# Ebikes and "not cheating" or "riding with reg bikers" (topic: blevo and HR control of assist)



## Whiterabbitt (May 16, 2020)

So, I'm looking at Blevo (just got it) and my '20 Kenevo. What interests me most about the concept is that I can get a HR monitor (I don't have one yet) and tie assist to my HR. This sounds like a great idea to me as initial climbs on my regular bike causes enormous HR spikes in the first part of my ride (it has always been like this my entire life), and takes an hour or more for HR to settle down in a place that feels "athletic" for lack of a better word. My Kenevo has been awesome because it irons that out, even when I use "eco" mode and set the assist to "5%". I tried that setting to "keep up" with regular bikers, as even 10% I was passing fitter riders than me. But even 5% I can keep up with fitter riders that would leave me behind when I'm on a regular bike. (no matter how fit we are, there are fitter people out there!). So, it seems no matter what, the bike always has the capability of too much power. Fun most of the time, but not EVERY time!

Anyways, I don't ride for fitness, I just ride for fun. But I would like to occasionally ride my Kenevo with others when they are on their regular bikes. And Blevo with HR monitor control seems like a great way to do it. In my imagination, it'll have me SLOG 'till my HR goes up to a healthy but not crazy level, then give me just enough boost to keep HR from going runaway on me. I don't know, haven't tried it. but a stable HR from first pedal stroke sounds like a recipe for a long day of fun on the trail.

My question is, have any here tried blevo for this kind of purpose? Any advice for how well Blevo works for HR control of assist?


----------



## matt4x4 (Dec 21, 2013)

I have never heard of such an ebike with power related to your heart beat rate. To me its just another thing that could go wrong and leave your ebike in the shed, just like any magnet ring at the bottom bracket, or ebike display on the handlbar or the many moving, integrate pieces of m.d.


----------



## nilswalk (Nov 26, 2014)

Whiterabbitt said:


> My question is, have any here tried blevo for this kind of purpose? Any advice for how well Blevo works for HR control of assist?


I use BLEvo in the way you suggest but with the "smart power" mode. So similar, but it attempts to keep the power output constant instead of heart rate, which is a much better measurement of how much work you are doing than your heart rate. Also means you don't need any extra hardware like an HR monitor because the bike already provides that info to BLEvo.

It does a pretty good job. I basically have 3 modes. One where it tries to keep my power output at 150 watts (which for me is a nice casual workout - it's still exercise, but I can hold a conversation with someone while doing it).
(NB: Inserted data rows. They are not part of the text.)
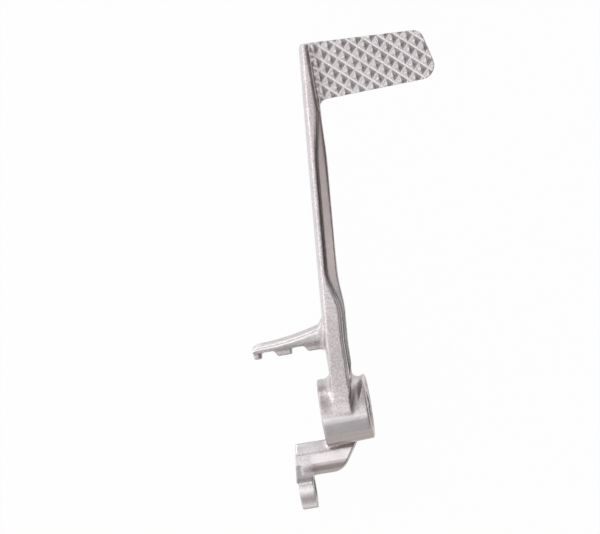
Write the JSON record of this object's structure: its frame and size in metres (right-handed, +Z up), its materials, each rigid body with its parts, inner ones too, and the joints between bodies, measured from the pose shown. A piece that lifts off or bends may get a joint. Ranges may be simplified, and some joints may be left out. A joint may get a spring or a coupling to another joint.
{
  "type": "rear brake pedal",
  "caption": "Cast aluminium rear brake pedal: long arm with a raised rail, pyramid tread pad, pivot boss, spring tab and rear pushrod lever.",
  "frame": {"origin": "middle of the pivot bore", "axes": "+X outboard along the pivot bore, +Y forward to the foot pad, +Z up, the side of the tread"},
  "size_m": [0.0948, 0.1908, 0.0476],
  "materials": {
    "cast_aluminium": "fine blasted casting, matt, with a slight sparkle"
  },
  "bodies": {
    "root": {"brake_pedal": "cast_aluminium"}
  },
  "joints": []
}
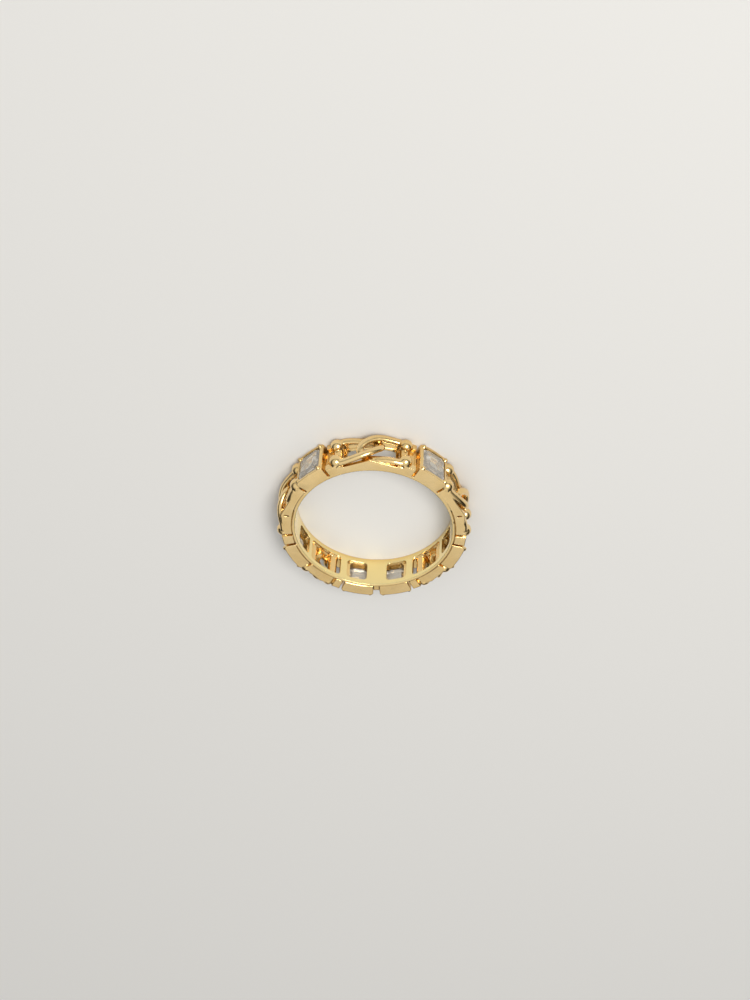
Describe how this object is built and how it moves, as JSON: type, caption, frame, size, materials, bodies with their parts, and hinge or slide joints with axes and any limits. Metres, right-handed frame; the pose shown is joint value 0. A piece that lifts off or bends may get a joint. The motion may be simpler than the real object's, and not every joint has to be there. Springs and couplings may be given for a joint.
{
  "type": "chain link ring",
  "caption": "Finger ring lying on its side: a pierced gold coloured band of hooked chain links with round beads, set with clear step cut baguette stones.",
  "frame": {"origin": "on the ring's axis, in the middle of the finger hole, at the edge that it rests on", "axes": "+Z is the ring's axis, along the finger; -Y points to the middle link of the ring's front, and +Y to the notch at its back"},
  "size_m": [0.0214, 0.0215, 0.004],
  "materials": {
    "gold": "polished, with soft cast edges",
    "stone": "clear, step cut and polished"
  },
  "bodies": {
    "root": {"band": "gold", "stone_1": "stone", "stone_2": "stone", "stone_3": "stone", "stone_4": "stone", "stone_5": "stone", "stone_6": "stone"}
  },
  "joints": []
}
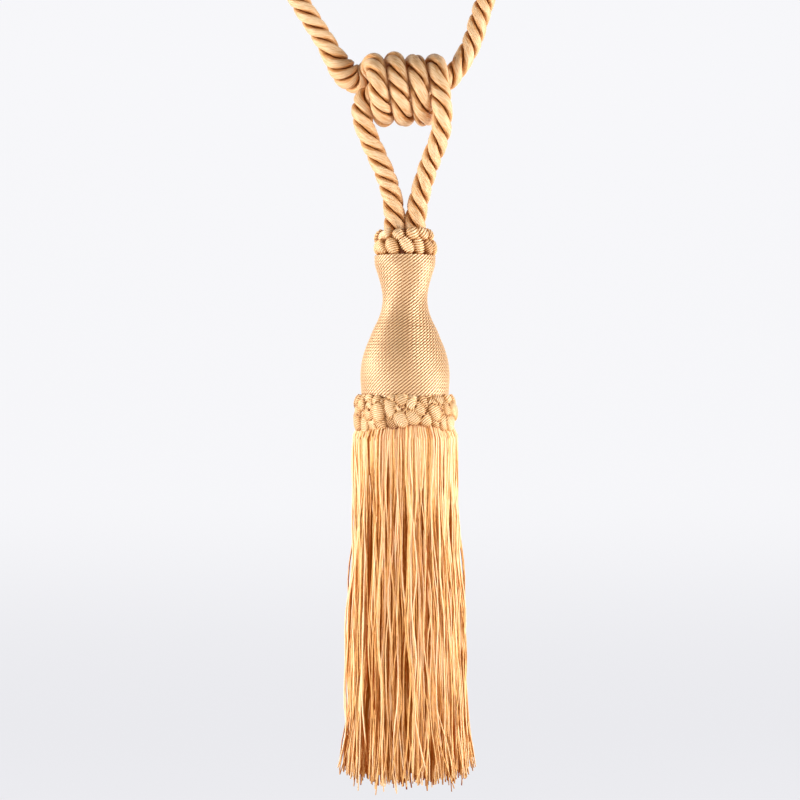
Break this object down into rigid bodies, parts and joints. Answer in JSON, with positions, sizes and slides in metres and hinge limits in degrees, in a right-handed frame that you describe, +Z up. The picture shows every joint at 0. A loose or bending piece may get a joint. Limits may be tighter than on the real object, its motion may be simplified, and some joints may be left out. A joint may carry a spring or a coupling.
{
  "type": "curtain tieback tassel",
  "caption": "Hanging tassel on a twisted rope loop with a barrel knot, a thread-wound head, two knotted ruffs and a cut fringe skirt; it ties back a curtain.",
  "frame": {"origin": "inside the top of the rope loop, where a hook or peg carries it", "axes": "+Z up along the tassel's axis, -Y towards the front, where the knot's turns show"},
  "size_m": [0.1477, 0.059, 0.605],
  "materials": {
    "rope_satin": "satin rayon, three strands laid left over right",
    "head_cord": "fine two-ply twisted cord, wound side by side",
    "braid_satin": "knots of flat satin thread",
    "fringe_yarn": "cut twisted yarns, satin"
  },
  "bodies": {
    "root": {"rope": "rope_satin", "head": "head_cord", "top_ruff": "braid_satin", "lower_ruff": "braid_satin", "skirt": "fringe_yarn"}
  },
  "joints": []
}
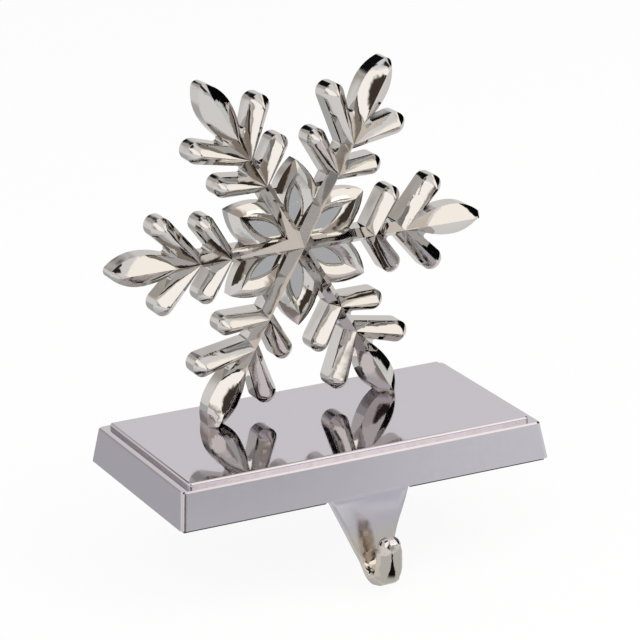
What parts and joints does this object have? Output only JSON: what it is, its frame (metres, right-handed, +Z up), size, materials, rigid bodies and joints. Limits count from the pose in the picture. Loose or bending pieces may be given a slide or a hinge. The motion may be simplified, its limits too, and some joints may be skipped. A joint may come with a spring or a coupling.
{
  "type": "mantel stocking holder",
  "caption": "Weighted holder that stands on a mantel shelf, with a polished snowflake on a bevelled base and a J hook below the front edge for a stocking",
  "frame": {"origin": "on the shelf top, in the underside of the pad, under the middle of the base", "axes": "+X along the long base and along the shelf's front edge, -Y towards the room where the hook hangs, +Z up"},
  "size_m": [0.1414, 0.0933, 0.1656],
  "materials": {
    "base_plating": "mirror polished nickel plate over a zinc die casting",
    "snowflake_plating": "mirror polished nickel plate over a zinc die casting",
    "screw_steel": "zinc plated steel",
    "pad_rubber": "matte black rubber sheet"
  },
  "bodies": {
    "root": {"base_casting": "base_plating", "snowflake": "snowflake_plating", "snowflake_screws": "screw_steel", "base_pad": "pad_rubber"}
  },
  "joints": []
}
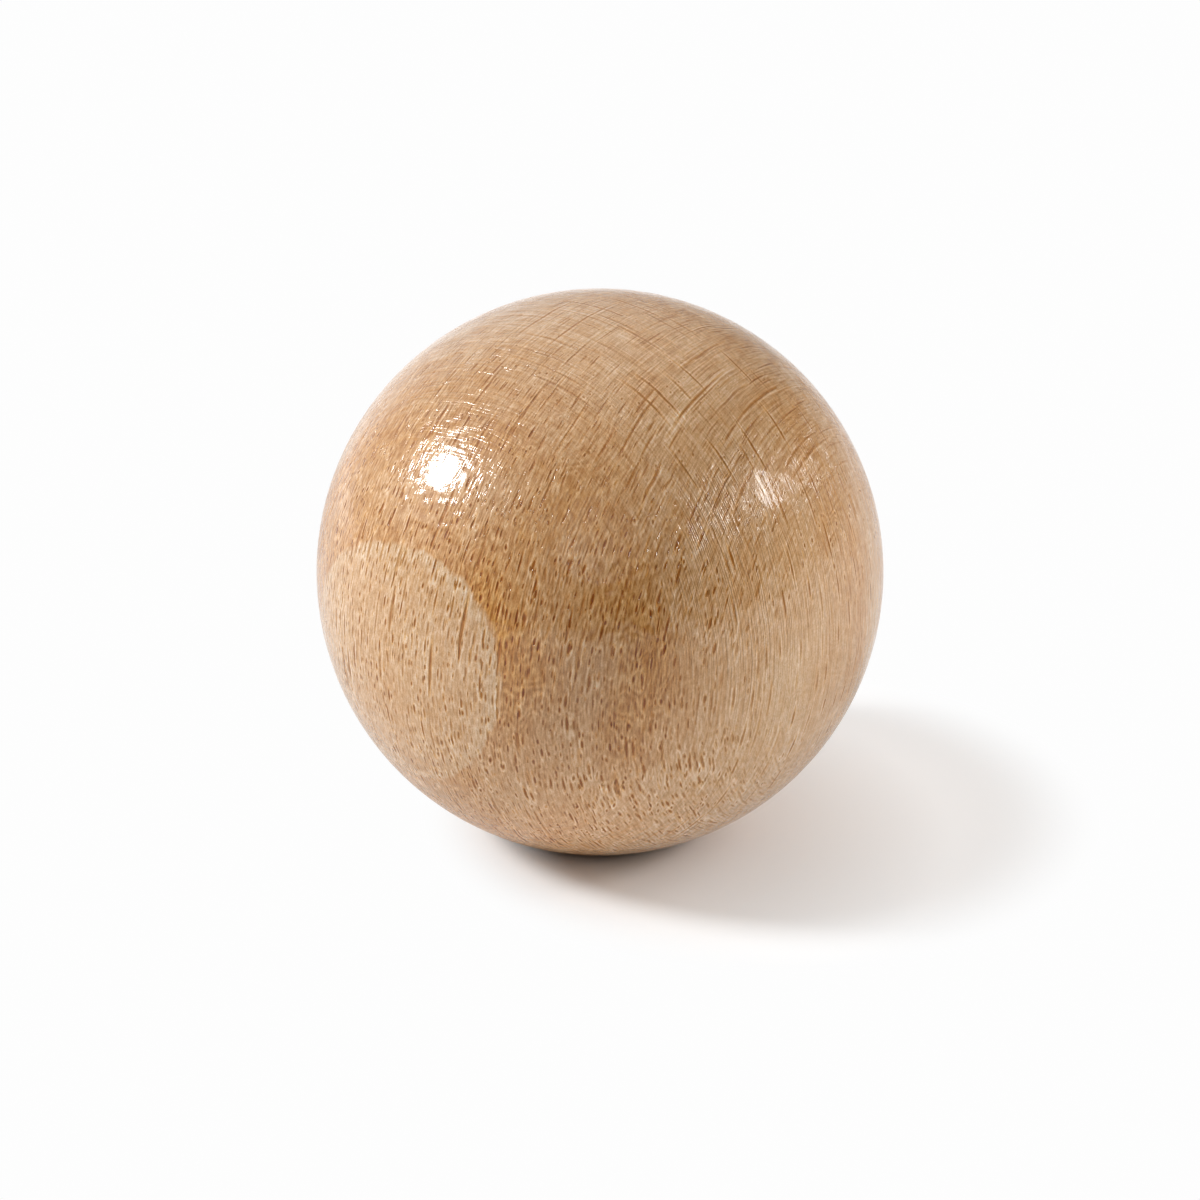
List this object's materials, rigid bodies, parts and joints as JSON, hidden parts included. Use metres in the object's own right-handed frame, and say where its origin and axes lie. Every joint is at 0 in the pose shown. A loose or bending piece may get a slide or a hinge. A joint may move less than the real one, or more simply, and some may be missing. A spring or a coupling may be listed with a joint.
{
  "type": "wooden cabinet knob",
  "caption": "Turned hardwood ball knob on a small flat, clear lacquered, with a pressed-in threaded metal insert for a machine screw from behind.",
  "frame": {"origin": "centre of the turned flat, on the knob's axis, in the plane where the wood meets the door", "axes": "+Z out of the door along the knob's axis; the ball is round about Z, and +Y points away from the viewer"},
  "size_m": [0.035, 0.035, 0.0339],
  "materials": {
    "lacquered_hardwood": "pale straight-grained hardwood with fine dark ray flecks, under clear gloss lacquer",
    "insert_brass": "machined brass, bright, with fine turning marks"
  },
  "bodies": {
    "root": {"knob_ball": "lacquered_hardwood", "threaded_insert": "insert_brass"}
  },
  "joints": []
}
The other 2 are just full power (basically I want to get to the top of some annoying fire road as fast as possible) and full eco "oh man the battery is almost dead and I have to get home" mode. Most of the time I just leave it in the smart power mode.

So: Find out how much power you can produce for whatever a casual ride is for you, set BLEvo smart power to that, and forget about it.


----------



## Whiterabbitt (May 16, 2020)

what happens with smart power? I get what you are saying, but when I think about it (using your example):

scenario 1: I max out at 150watts and push harder, the bike just does nothing, so my extra power input carries the full bike? so that becomes the brick wall instead of speed?

scenario 2: I get tired cause I'm going steep uphill, so I'm putting out 50 watts, or less. The bike compensates to put in 150 watts? so basically I just motor up the hill faster than I would normally?

It kinda sounds to me like smart power mode is a way to make a bike ride outdoors feel like a stationary ride indoors. Unless I'm not getting it? If I got it correct, that's cool and a neat mode, but not what I'm going for.


----------



## nilswalk (Nov 26, 2014)

No, you have it wrong.

Smart power and smart HR mode work in exactly the same way - they try to keep your effort constant and if your effort falls below that line the motor reduces power, if it rises above that line the motor increases power. That's it - one just uses HR as an estimate of effort and the other uses power at the cranks as an estimate of effort. Power at the cranks is a better estimate because your HR can vary quite a bit from day to day depending on external factors. But the two modes are basically doing exactly the same thing - letting you tell the software how much effort you'd like to be responsible for and having the software attempt to vary the motor output to keep you at that level of effort.


----------